El mundo ha cambiado, y esos cambios van más allá de la coyuntura. Tal vez la pandemia sólo haya agudizado un fenómeno que ya existía: el de un mundo mucho más cerrado y proteccionista. Este fenómeno se ha incrementado en los últimos años y marca un agudizamiento de la crisis del multilateralismo. Como sabemos, los sistemas multilaterales de cooperación tuvieron su auge y su expansión luego de la Segunda Guerra Mundial. Los países lograron acuerdos y tomaron decisiones ante los riesgos del orden internacional que dejaba la guerra y se crearon organizaciones para promover la gobernanza, la paz y la seguridad global.
Ese proceso llevó a la cooperación entre países, a la integración económica, se avanzó hacia un nuevo reordenamiento geopolítico y se lograron acuerdos que condujeron a la creación de las Naciones Unidas y a la aprobación de la Declaración Universal de los Derechos Humanos, entre otros hitos. A su vez, los acuerdos de Bretton Woods de 1944 fueron la base para la creación del multilateralismo en materia comercial (primero con el Acuerdo General sobre Aranceles Aduaneros y Comercio y después con la Organización Mundial del Comercio).

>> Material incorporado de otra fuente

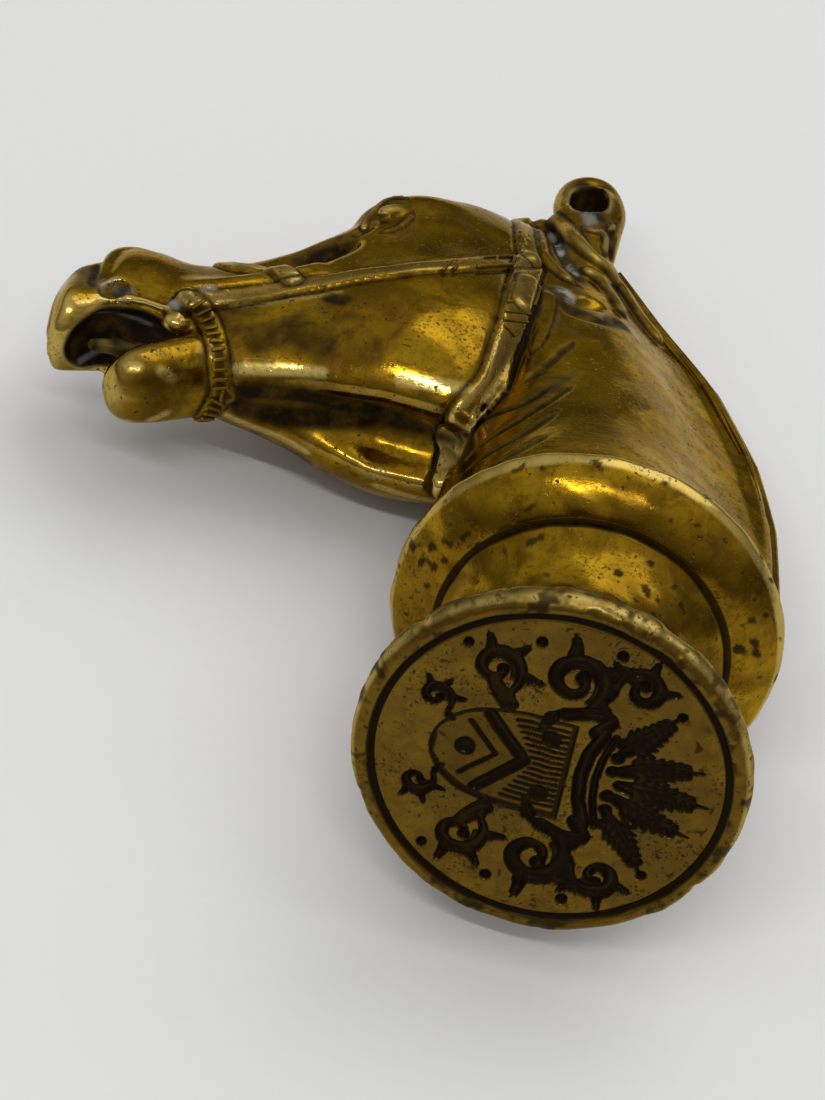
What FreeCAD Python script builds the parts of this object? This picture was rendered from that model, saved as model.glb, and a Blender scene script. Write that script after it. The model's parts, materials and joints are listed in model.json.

Pero en los últimos años este modelo fue entrando en crisis. Muy especialmente durante la presidencia de Donald Trump, el multilateralismo siguió perdiendo terreno en un mundo que se fue cerrando cada vez más. Paradójicamente, este enfoque proteccionista es el opuesto al que adoptó Estados Unidos para construir los acuerdos comerciales y los organismos multilaterales en la mitad de siglo pasado. La potencia que lideró estos cambios ya no cree en los organismos internacionales. Por otra parte, estamos ante la presencia de un continente asiático pujante, con China a la cabeza, que promueve la apertura comercial, pero con un Estado interventor y regulador.
La crisis sanitaria y económica ha derrumbado mercados y está reubicando a los estados en un lugar preponderante. Son los estados los que hoy tienen la palabra para salir de la crisis. La secretaria ejecutiva de la CEPAL, Alicia Bárcenas, plantea que “la pandemia provocada por el coronavirus ha evidenciado los problemas estructurales del modelo de desarrollo en la región, entre ellos, la mercantilización y la fragmentación de los sistemas de salud, la gran desigualdad que afecta a las mujeres y los pueblos indígenas, el alto grado de urbanización que ha potenciado los contagios en los barrios más vulnerables, una alta informalidad laboral, que alcanza a 54% de los trabajadores, además de frágiles sistemas de protección social y un débil multilateralismo con crecientes tensiones sociales”.
Por tanto, el desafío que tenemos es inmenso y para afrontarlo resulta fundamental entender el mundo en el que estamos inmersos. Los cambios ocurridos en los últimos tiempos, sumados a las vicisitudes de la pandemia, lo hacen todavía más complejo. Una economía como la nuestra no sólo deberá tejer alianzas regionales, sino fortalecer los vínculos con ciertos organismos internacionales que serán clave en los tiempos venideros, como el Banco Interamericano de Desarrollo (BID). Estaremos ante una región que demandará el acceso al crédito, que será fundamental para la reconstrucción de las economías durante la pospandemia.
Por eso no se entiende tampoco la política que se está desarrollando a nivel internacional, promoviendo al candidato de Estados Unidos al BID, quebrando la estrategia latinoamericana que se han planteado otros países de la región, apostando al menos a postergar su elección. Esta postura, sumada a las poco felices declaraciones respecto de la CEPAL, parecieran estar marcando el rumbo de una política diplomática errática. El mundo que se viene necesita de políticas de Estado, pensadas y seguras, que puedan garantizarnos, más temprano que tarde, una pronta recuperación, retomando la senda del crecimiento. Ojalá así sea, pero para eso se necesita cambiar la pisada.